Из жаргонизмов, произошедших от иностранных слов, они знали только «баксы». Прежде всего, они использовали спортивную терминологию, которую хорошо понимали с детства: «вошел в ноги», «боковой», «двойка в голову», «нырнул».
Рэкетирами и бандитами спортсмены сами себя не называли, но, как только они стали заметными, их так стали называть окружающие.

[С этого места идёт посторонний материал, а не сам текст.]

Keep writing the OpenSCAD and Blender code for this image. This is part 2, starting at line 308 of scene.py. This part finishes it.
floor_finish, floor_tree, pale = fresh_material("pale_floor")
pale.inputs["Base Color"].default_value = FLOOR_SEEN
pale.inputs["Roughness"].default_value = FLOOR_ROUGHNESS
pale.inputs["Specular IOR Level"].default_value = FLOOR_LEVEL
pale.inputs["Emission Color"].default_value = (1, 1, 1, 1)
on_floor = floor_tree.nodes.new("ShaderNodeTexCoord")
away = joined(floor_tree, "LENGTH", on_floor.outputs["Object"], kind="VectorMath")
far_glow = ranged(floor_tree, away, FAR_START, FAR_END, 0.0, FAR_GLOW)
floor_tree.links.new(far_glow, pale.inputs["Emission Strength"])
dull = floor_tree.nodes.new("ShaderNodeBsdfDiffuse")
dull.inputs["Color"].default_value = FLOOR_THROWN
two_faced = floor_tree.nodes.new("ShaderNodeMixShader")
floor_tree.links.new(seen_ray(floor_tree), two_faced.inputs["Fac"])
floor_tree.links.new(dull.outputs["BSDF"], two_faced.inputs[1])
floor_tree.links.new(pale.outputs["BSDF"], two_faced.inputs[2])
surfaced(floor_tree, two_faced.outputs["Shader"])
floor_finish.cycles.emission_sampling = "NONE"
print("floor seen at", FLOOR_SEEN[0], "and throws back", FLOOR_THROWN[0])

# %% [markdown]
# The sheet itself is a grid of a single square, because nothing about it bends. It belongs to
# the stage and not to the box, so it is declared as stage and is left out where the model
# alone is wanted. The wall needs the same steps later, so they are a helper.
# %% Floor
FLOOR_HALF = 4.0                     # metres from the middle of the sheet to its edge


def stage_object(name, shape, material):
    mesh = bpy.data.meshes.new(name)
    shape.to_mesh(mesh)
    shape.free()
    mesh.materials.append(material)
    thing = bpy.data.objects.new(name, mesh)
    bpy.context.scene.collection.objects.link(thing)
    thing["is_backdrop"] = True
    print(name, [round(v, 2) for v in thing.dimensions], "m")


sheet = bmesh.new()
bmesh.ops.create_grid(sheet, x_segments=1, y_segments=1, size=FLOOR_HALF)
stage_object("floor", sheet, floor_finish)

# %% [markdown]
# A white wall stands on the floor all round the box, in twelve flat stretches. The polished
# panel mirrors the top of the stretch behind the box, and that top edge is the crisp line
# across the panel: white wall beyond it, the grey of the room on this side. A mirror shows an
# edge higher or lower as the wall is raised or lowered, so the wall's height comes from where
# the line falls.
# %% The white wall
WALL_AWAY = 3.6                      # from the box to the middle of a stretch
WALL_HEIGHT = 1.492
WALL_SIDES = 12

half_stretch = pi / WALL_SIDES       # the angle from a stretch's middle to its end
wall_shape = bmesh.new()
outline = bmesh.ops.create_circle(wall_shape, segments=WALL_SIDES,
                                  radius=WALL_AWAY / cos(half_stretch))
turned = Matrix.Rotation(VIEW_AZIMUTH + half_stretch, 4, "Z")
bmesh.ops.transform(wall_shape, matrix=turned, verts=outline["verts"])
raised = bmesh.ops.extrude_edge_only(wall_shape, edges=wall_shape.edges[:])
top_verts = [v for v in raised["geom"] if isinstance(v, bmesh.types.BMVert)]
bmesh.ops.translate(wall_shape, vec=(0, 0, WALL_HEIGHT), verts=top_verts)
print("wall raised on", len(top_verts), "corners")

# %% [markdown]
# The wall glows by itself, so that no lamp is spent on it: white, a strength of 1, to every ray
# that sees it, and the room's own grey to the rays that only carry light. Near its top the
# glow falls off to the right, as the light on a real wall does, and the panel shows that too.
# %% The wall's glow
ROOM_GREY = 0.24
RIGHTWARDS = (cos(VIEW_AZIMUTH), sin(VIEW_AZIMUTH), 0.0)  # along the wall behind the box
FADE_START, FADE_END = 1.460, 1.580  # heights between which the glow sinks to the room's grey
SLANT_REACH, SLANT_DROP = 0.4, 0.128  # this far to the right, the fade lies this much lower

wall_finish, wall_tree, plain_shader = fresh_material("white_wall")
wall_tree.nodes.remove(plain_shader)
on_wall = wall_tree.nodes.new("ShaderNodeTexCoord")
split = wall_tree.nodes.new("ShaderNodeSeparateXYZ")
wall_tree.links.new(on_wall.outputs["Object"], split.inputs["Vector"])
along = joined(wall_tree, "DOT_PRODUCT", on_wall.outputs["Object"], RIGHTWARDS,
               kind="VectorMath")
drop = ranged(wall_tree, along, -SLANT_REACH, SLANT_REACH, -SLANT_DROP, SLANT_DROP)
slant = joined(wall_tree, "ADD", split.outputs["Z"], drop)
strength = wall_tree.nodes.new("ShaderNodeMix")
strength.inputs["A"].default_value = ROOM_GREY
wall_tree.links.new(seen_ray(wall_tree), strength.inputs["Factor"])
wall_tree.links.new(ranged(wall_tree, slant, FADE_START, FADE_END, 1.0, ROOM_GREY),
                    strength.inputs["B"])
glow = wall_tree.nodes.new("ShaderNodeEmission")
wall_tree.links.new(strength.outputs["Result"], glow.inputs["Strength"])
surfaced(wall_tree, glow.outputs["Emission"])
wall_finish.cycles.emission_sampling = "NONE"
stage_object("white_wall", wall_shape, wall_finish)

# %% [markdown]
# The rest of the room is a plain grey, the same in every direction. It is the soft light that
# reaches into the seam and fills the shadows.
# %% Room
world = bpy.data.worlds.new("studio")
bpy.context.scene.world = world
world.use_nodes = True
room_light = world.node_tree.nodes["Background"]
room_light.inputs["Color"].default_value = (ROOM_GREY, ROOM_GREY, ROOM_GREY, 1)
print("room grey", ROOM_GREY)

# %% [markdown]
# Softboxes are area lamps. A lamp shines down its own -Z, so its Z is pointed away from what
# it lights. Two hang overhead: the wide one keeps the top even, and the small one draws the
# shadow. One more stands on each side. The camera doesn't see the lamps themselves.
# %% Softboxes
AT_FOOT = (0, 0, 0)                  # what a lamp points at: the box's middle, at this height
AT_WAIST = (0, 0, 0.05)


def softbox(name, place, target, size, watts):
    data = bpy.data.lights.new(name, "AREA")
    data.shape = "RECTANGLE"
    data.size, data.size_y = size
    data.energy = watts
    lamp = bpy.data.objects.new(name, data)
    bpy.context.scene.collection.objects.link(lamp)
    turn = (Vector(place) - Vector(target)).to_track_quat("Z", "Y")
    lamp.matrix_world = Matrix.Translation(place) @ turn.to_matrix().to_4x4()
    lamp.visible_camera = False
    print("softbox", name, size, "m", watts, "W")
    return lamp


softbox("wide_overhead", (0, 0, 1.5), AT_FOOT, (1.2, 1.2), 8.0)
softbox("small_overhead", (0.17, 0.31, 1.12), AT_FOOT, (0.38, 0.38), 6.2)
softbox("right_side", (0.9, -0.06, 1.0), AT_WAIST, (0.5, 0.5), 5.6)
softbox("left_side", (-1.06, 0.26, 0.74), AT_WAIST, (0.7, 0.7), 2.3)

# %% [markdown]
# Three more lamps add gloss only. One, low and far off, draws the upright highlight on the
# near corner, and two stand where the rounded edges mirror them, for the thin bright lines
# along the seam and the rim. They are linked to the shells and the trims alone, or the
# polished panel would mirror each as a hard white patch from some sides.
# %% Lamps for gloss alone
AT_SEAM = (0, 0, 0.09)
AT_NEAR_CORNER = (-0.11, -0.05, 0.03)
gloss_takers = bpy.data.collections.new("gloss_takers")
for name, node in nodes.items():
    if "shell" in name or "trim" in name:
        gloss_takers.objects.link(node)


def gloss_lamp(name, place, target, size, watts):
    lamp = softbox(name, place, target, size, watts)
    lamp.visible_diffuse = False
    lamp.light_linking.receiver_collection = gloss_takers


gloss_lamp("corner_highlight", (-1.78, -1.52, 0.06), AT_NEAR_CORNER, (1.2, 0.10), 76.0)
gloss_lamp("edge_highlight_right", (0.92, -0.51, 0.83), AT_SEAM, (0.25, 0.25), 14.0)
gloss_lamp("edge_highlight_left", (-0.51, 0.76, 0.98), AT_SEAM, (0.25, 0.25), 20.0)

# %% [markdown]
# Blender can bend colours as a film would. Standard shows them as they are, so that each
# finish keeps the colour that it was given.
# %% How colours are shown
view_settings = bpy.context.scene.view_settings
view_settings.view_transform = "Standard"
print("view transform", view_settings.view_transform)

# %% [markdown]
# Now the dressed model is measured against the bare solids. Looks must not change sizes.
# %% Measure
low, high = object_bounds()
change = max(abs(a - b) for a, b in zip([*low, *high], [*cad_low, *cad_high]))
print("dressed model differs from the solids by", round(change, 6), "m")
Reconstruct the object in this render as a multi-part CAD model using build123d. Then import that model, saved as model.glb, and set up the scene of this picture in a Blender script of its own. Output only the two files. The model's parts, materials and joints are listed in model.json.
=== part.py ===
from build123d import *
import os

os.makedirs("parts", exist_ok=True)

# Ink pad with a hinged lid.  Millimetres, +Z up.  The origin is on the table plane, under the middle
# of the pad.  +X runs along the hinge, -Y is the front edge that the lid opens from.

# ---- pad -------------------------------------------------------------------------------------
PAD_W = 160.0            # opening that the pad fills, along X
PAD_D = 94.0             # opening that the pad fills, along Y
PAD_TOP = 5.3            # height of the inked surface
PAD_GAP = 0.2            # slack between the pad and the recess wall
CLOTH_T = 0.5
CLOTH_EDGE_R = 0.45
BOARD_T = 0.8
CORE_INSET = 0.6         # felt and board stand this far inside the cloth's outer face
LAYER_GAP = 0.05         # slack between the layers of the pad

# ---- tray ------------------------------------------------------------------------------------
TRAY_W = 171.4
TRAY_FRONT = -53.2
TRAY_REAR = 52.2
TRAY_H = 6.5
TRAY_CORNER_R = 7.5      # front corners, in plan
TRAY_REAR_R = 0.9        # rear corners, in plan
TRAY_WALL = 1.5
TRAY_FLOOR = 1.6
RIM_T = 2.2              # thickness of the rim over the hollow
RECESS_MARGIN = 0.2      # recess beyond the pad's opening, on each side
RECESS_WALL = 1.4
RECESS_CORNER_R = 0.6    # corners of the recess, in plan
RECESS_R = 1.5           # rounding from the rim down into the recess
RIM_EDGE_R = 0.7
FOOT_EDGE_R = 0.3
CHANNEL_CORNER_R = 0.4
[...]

Язык блатных казался спортсменам чуждым и неуместным. Со временем, когда некоторые из них все-таки были вынуждены налаживать отношения с представителями традиционного преступного мира и сами отмотали первые сроки, в их речь перекочевали наиболее простые и доходчивые слова и выражения из фени, при этом их смысл искажался настолько, что они могли быть понятны любому непосвященному. Скажем, словом «пацан», которым на зоне называли тех, кто живет «правильной» жизнью, соблюдает заповеди — отрицает установленные администрацией правила, стали обозначать любого, кто состоял в одном из новообразовавшихся коллективов спортсменов.
10 РУБЛЕЙ
Осенью 1988 года ожил рынок у платформы «Девяткино». На этот раз на огромном пустыре уже жарили шашлыки и продавали спиртное в одноразовых стаканчиках. Теперь по будням наперстки по-прежнему крутили на Некрасовском, а на выходные привозили сюда. Вероятно, памятуя о том, как беспорядок однажды уже навредил его бизнесу на этом месте, Малышев придумал простой и в то же время революционный алгоритм контроля над происходящим на рынке. Он стал собирать с каждого торгующего по 10 рублей. За это продавцу гарантировалась безопасность — хоть от крепких парней с наперстками, хоть от малолетних воришек. Что бы ни случилось, спекулянт был вправе обратиться за помощью к Малышеву или к тому, кого он в этот день назначал ответственным за Девяткино. Сами торговцы десятку, заплаченную Малышеву, не воспринимали как побор. Скорее наоборот, многих из них радовало, что появилась хоть какая-то защита. Другие спортсмены были тоже вынуждены согласиться с новыми правилами. Повода, чтобы попроситься в долю к Малышеву, у них не было, а если бы они начали собирать мзду в те же 10 рублей независимо от него, это выглядело бы как провокация. В течение нескольких месяцев никто не пытался нарушить установившийся порядок вещей.